> **EXERCISE DIRECTIONS**
Repeat only the lines from the one containing "Continue the build123d" through the one containing "GUARD_GAP = 0.0003", exactly as written, both ends included.

[3D code data]

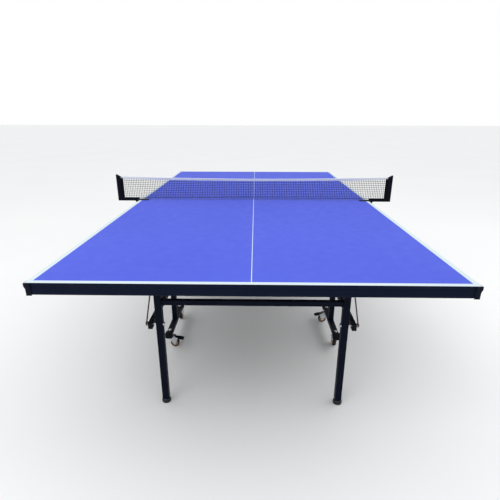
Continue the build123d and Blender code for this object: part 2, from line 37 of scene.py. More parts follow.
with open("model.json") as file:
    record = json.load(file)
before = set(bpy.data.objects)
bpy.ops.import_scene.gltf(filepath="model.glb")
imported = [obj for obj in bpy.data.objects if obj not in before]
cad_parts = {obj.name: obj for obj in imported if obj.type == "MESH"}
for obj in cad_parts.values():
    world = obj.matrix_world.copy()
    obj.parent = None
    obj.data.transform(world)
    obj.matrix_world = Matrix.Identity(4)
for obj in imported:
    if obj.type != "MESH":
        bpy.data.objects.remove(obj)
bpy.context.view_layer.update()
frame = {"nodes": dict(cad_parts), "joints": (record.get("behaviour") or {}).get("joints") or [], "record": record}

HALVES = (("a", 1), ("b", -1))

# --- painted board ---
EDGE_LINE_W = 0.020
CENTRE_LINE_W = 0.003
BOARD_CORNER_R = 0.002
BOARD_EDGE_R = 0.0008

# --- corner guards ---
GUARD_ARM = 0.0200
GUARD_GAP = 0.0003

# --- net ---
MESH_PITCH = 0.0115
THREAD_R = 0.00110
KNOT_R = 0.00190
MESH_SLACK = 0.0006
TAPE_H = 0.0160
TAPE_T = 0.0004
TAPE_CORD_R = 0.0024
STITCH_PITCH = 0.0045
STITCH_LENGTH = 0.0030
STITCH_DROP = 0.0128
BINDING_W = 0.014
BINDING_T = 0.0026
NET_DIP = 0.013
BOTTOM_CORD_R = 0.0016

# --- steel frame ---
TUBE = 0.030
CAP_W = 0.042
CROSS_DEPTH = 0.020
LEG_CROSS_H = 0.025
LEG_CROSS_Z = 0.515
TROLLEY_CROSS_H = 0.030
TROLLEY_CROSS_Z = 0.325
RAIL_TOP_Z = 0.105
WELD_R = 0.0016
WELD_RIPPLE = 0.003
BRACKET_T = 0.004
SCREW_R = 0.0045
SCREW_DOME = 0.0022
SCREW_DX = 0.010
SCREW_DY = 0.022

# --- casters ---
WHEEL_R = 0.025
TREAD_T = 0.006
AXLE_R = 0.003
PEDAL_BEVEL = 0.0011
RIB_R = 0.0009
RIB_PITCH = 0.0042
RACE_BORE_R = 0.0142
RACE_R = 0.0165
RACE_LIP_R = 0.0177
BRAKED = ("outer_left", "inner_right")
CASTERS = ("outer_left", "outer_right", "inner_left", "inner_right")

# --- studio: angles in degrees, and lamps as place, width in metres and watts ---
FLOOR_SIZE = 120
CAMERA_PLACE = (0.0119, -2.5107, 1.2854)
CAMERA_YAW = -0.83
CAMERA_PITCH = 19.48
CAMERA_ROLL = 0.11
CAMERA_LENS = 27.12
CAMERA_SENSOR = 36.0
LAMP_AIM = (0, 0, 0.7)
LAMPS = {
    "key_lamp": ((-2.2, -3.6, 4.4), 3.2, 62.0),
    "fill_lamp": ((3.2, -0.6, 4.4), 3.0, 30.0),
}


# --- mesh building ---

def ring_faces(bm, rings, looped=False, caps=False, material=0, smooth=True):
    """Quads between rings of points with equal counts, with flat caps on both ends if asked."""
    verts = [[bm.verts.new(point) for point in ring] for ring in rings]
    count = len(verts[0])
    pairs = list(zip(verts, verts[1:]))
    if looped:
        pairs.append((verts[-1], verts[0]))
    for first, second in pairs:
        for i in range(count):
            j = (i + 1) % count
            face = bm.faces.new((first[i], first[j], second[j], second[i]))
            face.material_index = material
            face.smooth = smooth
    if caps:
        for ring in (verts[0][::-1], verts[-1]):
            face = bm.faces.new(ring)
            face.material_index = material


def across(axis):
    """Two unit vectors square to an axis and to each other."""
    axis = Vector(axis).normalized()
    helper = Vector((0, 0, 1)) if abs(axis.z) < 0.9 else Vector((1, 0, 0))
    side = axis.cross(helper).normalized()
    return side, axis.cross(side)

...

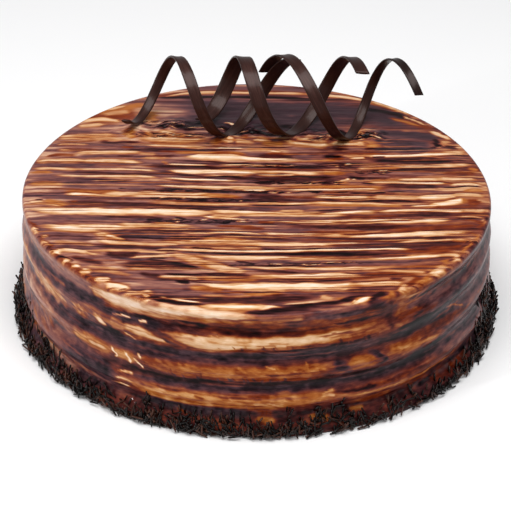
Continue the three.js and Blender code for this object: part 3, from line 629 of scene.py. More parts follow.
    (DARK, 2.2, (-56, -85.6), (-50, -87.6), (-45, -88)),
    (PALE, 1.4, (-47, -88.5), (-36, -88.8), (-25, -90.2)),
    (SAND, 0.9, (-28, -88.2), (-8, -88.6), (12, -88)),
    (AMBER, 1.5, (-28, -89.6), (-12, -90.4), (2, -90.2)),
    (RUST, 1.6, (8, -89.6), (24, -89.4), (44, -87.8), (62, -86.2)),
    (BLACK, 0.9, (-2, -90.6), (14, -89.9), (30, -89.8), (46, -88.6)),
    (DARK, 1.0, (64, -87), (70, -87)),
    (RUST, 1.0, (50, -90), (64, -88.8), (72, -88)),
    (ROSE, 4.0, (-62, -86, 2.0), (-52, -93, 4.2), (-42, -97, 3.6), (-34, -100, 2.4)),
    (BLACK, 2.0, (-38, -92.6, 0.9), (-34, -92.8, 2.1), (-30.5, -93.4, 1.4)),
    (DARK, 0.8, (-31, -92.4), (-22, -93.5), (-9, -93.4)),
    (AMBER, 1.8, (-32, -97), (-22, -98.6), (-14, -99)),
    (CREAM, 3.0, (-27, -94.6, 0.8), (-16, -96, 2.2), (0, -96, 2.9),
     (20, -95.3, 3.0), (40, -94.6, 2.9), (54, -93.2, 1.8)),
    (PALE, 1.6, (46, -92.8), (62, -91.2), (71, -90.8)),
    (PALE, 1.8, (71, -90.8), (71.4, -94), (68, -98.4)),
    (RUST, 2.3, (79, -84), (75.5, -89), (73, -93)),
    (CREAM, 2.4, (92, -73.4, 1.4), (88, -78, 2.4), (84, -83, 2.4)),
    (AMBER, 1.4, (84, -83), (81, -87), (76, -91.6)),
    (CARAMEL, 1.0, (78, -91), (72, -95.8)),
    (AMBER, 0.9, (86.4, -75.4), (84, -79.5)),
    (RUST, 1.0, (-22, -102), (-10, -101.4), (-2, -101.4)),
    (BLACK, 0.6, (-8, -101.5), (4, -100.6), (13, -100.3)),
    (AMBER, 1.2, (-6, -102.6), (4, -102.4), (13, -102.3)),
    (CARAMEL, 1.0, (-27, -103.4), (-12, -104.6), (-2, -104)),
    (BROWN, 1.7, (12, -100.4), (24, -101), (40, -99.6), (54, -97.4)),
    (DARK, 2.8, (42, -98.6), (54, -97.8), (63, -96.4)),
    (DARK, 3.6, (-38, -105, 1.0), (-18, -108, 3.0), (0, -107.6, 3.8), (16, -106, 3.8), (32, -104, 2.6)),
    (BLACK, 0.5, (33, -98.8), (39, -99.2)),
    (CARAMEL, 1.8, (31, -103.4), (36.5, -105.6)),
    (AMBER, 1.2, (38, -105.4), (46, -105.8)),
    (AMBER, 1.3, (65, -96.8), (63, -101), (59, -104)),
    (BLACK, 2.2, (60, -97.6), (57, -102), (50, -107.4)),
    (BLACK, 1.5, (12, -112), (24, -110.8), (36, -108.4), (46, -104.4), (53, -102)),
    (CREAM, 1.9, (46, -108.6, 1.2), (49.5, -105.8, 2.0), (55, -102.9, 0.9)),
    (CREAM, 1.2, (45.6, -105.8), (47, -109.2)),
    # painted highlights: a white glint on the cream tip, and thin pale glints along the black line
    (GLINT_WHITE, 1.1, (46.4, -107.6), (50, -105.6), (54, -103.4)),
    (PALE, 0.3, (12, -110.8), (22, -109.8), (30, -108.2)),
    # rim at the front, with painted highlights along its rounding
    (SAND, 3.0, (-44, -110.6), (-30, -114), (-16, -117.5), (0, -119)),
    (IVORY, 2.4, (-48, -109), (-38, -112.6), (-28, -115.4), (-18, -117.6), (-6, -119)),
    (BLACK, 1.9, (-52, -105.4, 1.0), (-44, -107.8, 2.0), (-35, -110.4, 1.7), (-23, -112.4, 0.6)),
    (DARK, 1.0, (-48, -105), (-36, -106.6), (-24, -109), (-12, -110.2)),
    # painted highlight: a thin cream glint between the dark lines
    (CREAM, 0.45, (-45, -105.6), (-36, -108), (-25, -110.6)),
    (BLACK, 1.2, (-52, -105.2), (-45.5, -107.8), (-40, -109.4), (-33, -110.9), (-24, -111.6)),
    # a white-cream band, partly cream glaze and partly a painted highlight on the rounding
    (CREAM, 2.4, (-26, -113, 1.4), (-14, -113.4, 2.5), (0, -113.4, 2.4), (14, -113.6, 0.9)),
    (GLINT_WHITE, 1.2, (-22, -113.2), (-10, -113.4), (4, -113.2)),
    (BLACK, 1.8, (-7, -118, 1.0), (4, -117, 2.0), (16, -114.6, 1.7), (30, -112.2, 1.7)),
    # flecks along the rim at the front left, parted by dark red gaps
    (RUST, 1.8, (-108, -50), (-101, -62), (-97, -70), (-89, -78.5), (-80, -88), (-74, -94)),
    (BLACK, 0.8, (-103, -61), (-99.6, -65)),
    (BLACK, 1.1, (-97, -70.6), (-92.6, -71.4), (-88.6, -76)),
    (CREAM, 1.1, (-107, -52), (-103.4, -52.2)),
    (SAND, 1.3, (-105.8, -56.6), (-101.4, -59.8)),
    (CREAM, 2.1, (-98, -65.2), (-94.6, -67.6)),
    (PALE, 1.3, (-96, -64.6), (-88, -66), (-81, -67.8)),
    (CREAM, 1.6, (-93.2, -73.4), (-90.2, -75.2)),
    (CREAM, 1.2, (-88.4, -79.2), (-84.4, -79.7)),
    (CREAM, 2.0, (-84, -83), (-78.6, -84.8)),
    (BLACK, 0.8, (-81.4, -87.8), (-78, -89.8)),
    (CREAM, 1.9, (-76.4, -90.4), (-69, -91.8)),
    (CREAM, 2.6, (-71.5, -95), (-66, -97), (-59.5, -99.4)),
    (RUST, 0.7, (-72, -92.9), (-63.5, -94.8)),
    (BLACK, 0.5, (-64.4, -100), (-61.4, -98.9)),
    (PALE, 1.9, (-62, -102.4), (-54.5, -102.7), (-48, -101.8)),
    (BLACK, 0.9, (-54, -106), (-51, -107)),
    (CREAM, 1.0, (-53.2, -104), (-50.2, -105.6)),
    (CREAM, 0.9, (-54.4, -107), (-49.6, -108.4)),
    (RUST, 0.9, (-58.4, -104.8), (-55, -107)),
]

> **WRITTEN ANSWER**
Continue the build123d and Blender code for this object: part 2, from line 37 of scene.py. More parts follow.
with open("model.json") as file:
    record = json.load(file)
before = set(bpy.data.objects)
bpy.ops.import_scene.gltf(filepath="model.glb")
imported = [obj for obj in bpy.data.objects if obj not in before]
cad_parts = {obj.name: obj for obj in imported if obj.type == "MESH"}
for obj in cad_parts.values():
    world = obj.matrix_world.copy()
    obj.parent = None
    obj.data.transform(world)
    obj.matrix_world = Matrix.Identity(4)
for obj in imported:
    if obj.type != "MESH":
        bpy.data.objects.remove(obj)
bpy.context.view_layer.update()
frame = {"nodes": dict(cad_parts), "joints": (record.get("behaviour") or {}).get("joints") or [], "record": record}

HALVES = (("a", 1), ("b", -1))

# --- painted board ---
EDGE_LINE_W = 0.020
CENTRE_LINE_W = 0.003
BOARD_CORNER_R = 0.002
BOARD_EDGE_R = 0.0008

# --- corner guards ---
GUARD_ARM = 0.0200
GUARD_GAP = 0.0003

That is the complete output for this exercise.